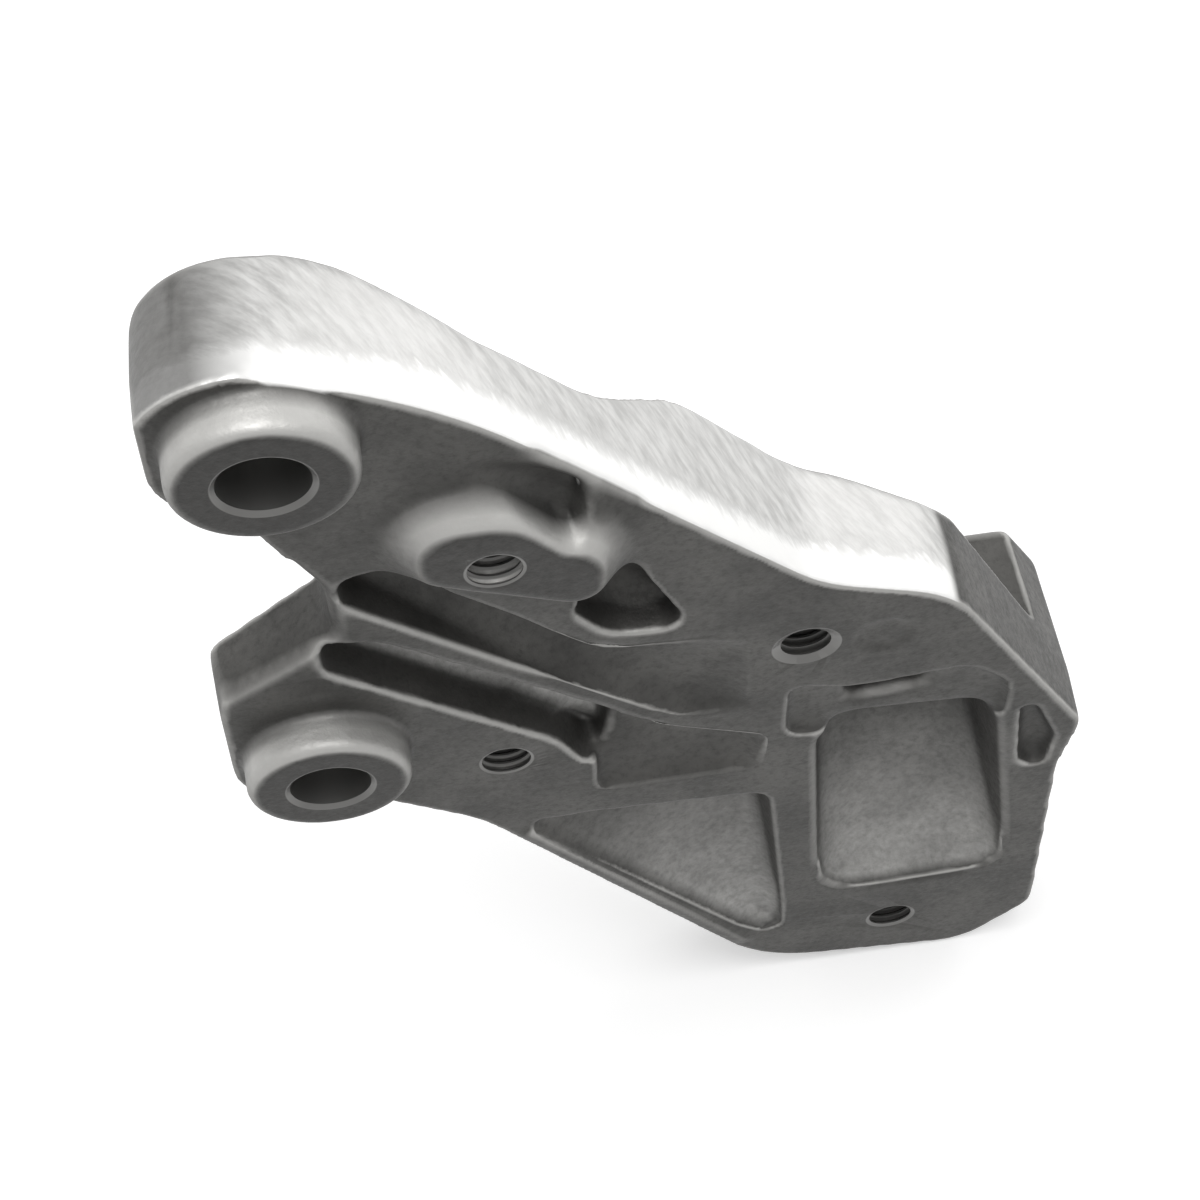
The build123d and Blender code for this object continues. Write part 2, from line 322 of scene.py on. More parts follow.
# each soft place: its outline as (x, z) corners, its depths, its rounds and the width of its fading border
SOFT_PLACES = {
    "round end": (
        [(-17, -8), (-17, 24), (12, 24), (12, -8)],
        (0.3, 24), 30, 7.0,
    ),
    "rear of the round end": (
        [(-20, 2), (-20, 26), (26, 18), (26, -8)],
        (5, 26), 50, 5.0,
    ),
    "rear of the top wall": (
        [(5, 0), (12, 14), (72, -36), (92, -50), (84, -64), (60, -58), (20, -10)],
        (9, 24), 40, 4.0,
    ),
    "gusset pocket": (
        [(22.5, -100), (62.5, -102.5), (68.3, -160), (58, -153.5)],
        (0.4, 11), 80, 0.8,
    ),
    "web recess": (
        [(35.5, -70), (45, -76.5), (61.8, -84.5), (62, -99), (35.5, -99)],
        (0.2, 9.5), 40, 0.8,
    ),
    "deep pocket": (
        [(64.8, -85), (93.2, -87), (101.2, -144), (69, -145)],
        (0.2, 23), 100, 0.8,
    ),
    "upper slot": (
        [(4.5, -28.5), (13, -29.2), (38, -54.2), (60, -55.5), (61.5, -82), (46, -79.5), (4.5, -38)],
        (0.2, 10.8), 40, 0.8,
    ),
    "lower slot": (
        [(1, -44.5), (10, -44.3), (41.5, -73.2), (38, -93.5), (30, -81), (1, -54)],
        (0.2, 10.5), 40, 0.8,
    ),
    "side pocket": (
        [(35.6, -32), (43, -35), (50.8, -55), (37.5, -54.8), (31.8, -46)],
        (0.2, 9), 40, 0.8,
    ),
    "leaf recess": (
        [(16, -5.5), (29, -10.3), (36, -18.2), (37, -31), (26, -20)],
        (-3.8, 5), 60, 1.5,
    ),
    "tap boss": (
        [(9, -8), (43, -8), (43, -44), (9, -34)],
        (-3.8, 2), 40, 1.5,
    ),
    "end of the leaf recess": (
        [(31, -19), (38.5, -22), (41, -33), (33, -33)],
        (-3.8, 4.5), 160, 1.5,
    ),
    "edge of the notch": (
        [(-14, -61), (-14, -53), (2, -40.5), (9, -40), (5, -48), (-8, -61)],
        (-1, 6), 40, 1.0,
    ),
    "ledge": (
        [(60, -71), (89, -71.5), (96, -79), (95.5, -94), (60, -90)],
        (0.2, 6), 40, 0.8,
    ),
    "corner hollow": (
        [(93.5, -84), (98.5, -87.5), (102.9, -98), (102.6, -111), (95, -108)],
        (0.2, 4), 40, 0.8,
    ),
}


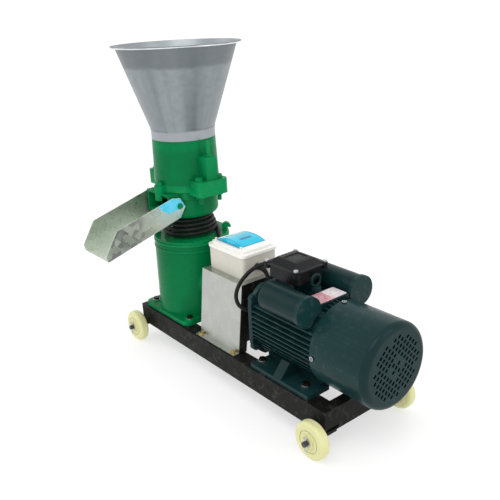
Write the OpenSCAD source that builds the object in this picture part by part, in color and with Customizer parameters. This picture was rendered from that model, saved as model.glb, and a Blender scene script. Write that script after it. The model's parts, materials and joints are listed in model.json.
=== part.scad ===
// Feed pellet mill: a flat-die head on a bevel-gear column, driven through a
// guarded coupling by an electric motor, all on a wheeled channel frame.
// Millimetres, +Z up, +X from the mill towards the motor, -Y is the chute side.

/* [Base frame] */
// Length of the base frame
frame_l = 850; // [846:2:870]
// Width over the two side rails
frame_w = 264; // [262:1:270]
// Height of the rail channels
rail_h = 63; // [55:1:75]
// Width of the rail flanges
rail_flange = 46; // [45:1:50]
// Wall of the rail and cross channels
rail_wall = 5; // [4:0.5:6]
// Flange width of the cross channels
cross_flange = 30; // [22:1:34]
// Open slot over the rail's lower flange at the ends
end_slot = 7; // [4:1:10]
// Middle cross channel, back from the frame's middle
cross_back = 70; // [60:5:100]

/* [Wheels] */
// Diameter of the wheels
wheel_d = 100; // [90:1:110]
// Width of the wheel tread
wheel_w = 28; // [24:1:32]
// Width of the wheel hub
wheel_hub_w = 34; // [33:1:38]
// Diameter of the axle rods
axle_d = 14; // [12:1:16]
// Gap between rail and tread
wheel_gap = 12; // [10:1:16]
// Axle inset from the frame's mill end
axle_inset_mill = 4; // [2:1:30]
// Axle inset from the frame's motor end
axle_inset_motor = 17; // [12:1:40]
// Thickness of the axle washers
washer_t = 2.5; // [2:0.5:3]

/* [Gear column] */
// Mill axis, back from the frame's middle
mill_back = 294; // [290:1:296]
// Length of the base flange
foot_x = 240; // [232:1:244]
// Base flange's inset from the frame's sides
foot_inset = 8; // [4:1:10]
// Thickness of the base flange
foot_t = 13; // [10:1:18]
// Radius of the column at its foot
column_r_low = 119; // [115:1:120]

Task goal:
Repeat every record, keeping each word and mark exactly as it is.

Written response:
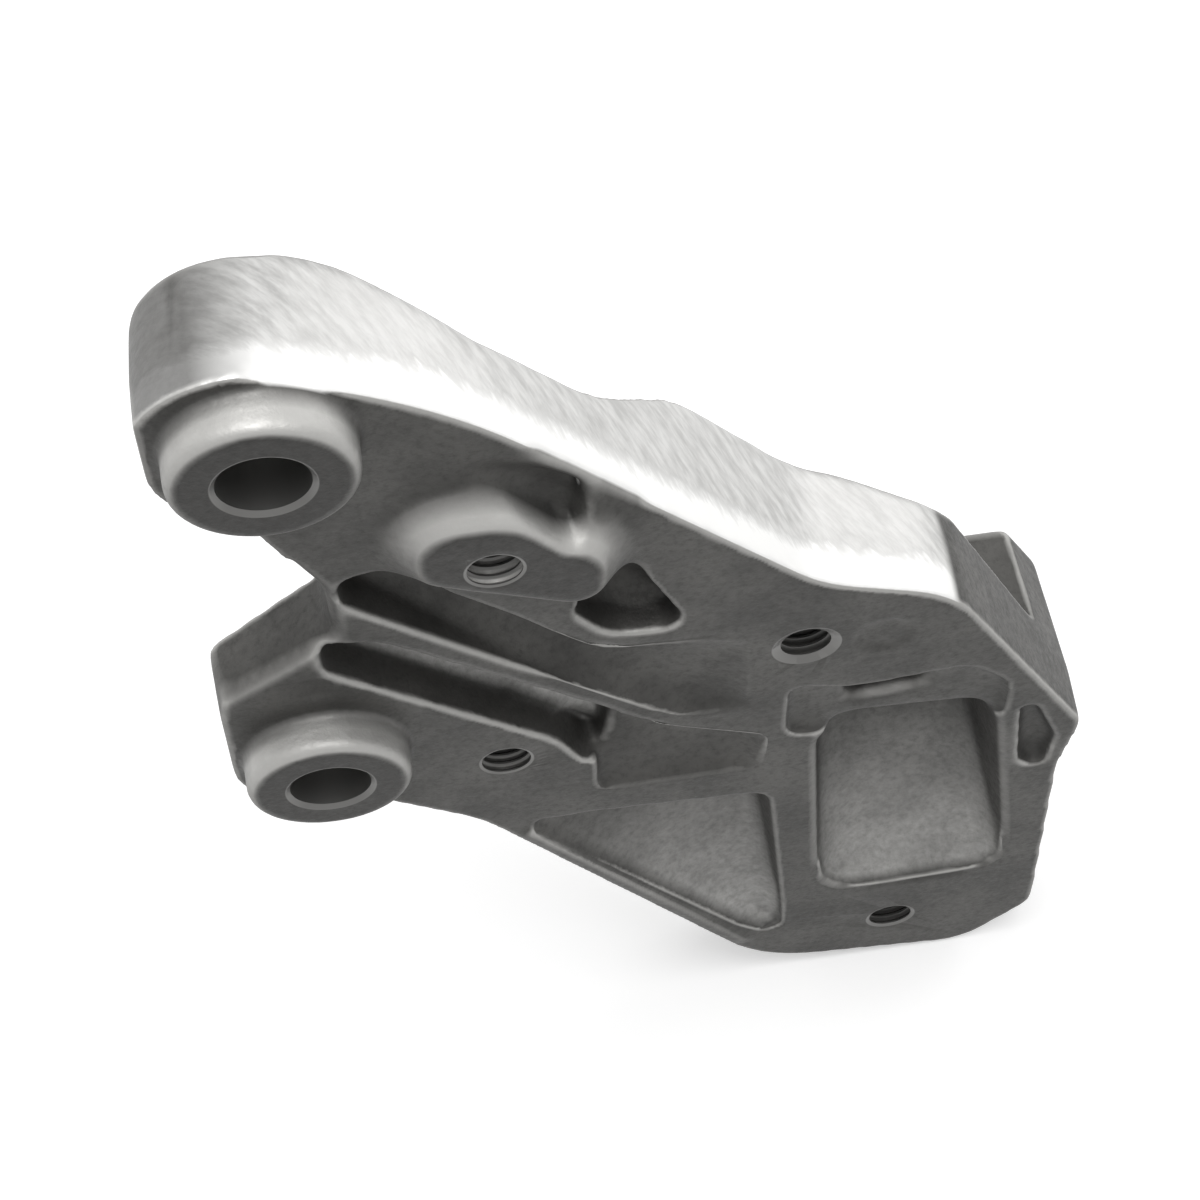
The build123d and Blender code for this object continues. Write part 2, from line 322 of scene.py on. More parts follow.
# each soft place: its outline as (x, z) corners, its depths, its rounds and the width of its fading border
SOFT_PLACES = {
    "round end": (
        [(-17, -8), (-17, 24), (12, 24), (12, -8)],
        (0.3, 24), 30, 7.0,
    ),
    "rear of the round end": (
        [(-20, 2), (-20, 26), (26, 18), (26, -8)],
        (5, 26), 50, 5.0,
    ),
    "rear of the top wall": (
        [(5, 0), (12, 14), (72, -36), (92, -50), (84, -64), (60, -58), (20, -10)],
        (9, 24), 40, 4.0,
    ),
    "gusset pocket": (
        [(22.5, -100), (62.5, -102.5), (68.3, -160), (58, -153.5)],
        (0.4, 11), 80, 0.8,
    ),
    "web recess": (
        [(35.5, -70), (45, -76.5), (61.8, -84.5), (62, -99), (35.5, -99)],
        (0.2, 9.5), 40, 0.8,
    ),
    "deep pocket": (
        [(64.8, -85), (93.2, -87), (101.2, -144), (69, -145)],
        (0.2, 23), 100, 0.8,
    ),
    "upper slot": (
        [(4.5, -28.5), (13, -29.2), (38, -54.2), (60, -55.5), (61.5, -82), (46, -79.5), (4.5, -38)],
        (0.2, 10.8), 40, 0.8,
    ),
    "lower slot": (
        [(1, -44.5), (10, -44.3), (41.5, -73.2), (38, -93.5), (30, -81), (1, -54)],
        (0.2, 10.5), 40, 0.8,
    ),
    "side pocket": (
        [(35.6, -32), (43, -35), (50.8, -55), (37.5, -54.8), (31.8, -46)],
        (0.2, 9), 40, 0.8,
    ),
    "leaf recess": (
        [(16, -5.5), (29, -10.3), (36, -18.2), (37, -31), (26, -20)],
        (-3.8, 5), 60, 1.5,
    ),
    "tap boss": (
        [(9, -8), (43, -8), (43, -44), (9, -34)],
        (-3.8, 2), 40, 1.5,
    ),
    "end of the leaf recess": (
        [(31, -19), (38.5, -22), (41, -33), (33, -33)],
        (-3.8, 4.5), 160, 1.5,
    ),
    "edge of the notch": (
        [(-14, -61), (-14, -53), (2, -40.5), (9, -40), (5, -48), (-8, -61)],
        (-1, 6), 40, 1.0,
    ),
    "ledge": (
        [(60, -71), (89, -71.5), (96, -79), (95.5, -94), (60, -90)],
        (0.2, 6), 40, 0.8,
    ),
    "corner hollow": (
        [(93.5, -84), (98.5, -87.5), (102.9, -98), (102.6, -111), (95, -108)],
        (0.2, 4), 40, 0.8,
    ),
}


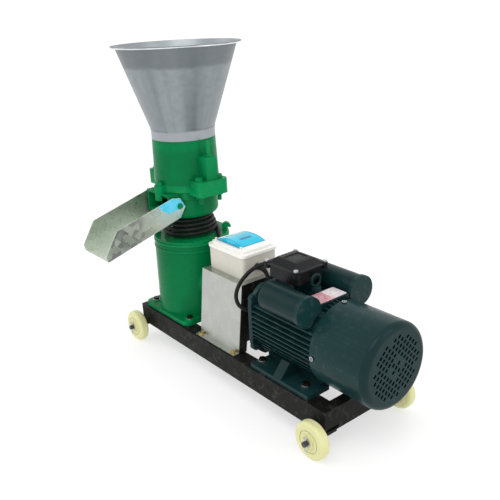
Write the OpenSCAD source that builds the object in this picture part by part, in color and with Customizer parameters. This picture was rendered from that model, saved as model.glb, and a Blender scene script. Write that script after it. The model's parts, materials and joints are listed in model.json.
=== part.scad ===
// Feed pellet mill: a flat-die head on a bevel-gear column, driven through a
// guarded coupling by an electric motor, all on a wheeled channel frame.
// Millimetres, +Z up, +X from the mill towards the motor, -Y is the chute side.

/* [Base frame] */
// Length of the base frame
frame_l = 850; // [846:2:870]
// Width over the two side rails
frame_w = 264; // [262:1:270]
// Height of the rail channels
rail_h = 63; // [55:1:75]
// Width of the rail flanges
rail_flange = 46; // [45:1:50]
// Wall of the rail and cross channels
rail_wall = 5; // [4:0.5:6]
// Flange width of the cross channels
cross_flange = 30; // [22:1:34]
// Open slot over the rail's lower flange at the ends
end_slot = 7; // [4:1:10]
// Middle cross channel, back from the frame's middle
cross_back = 70; // [60:5:100]

/* [Wheels] */
// Diameter of the wheels
wheel_d = 100; // [90:1:110]
// Width of the wheel tread
wheel_w = 28; // [24:1:32]
// Width of the wheel hub
wheel_hub_w = 34; // [33:1:38]
// Diameter of the axle rods
axle_d = 14; // [12:1:16]
// Gap between rail and tread
wheel_gap = 12; // [10:1:16]
// Axle inset from the frame's mill end
axle_inset_mill = 4; // [2:1:30]
// Axle inset from the frame's motor end
axle_inset_motor = 17; // [12:1:40]
// Thickness of the axle washers
washer_t = 2.5; // [2:0.5:3]

/* [Gear column] */
// Mill axis, back from the frame's middle
mill_back = 294; // [290:1:296]
// Length of the base flange
foot_x = 240; // [232:1:244]
// Base flange's inset from the frame's sides
foot_inset = 8; // [4:1:10]
// Thickness of the base flange
foot_t = 13; // [10:1:18]
// Radius of the column at its foot
column_r_low = 119; // [115:1:120]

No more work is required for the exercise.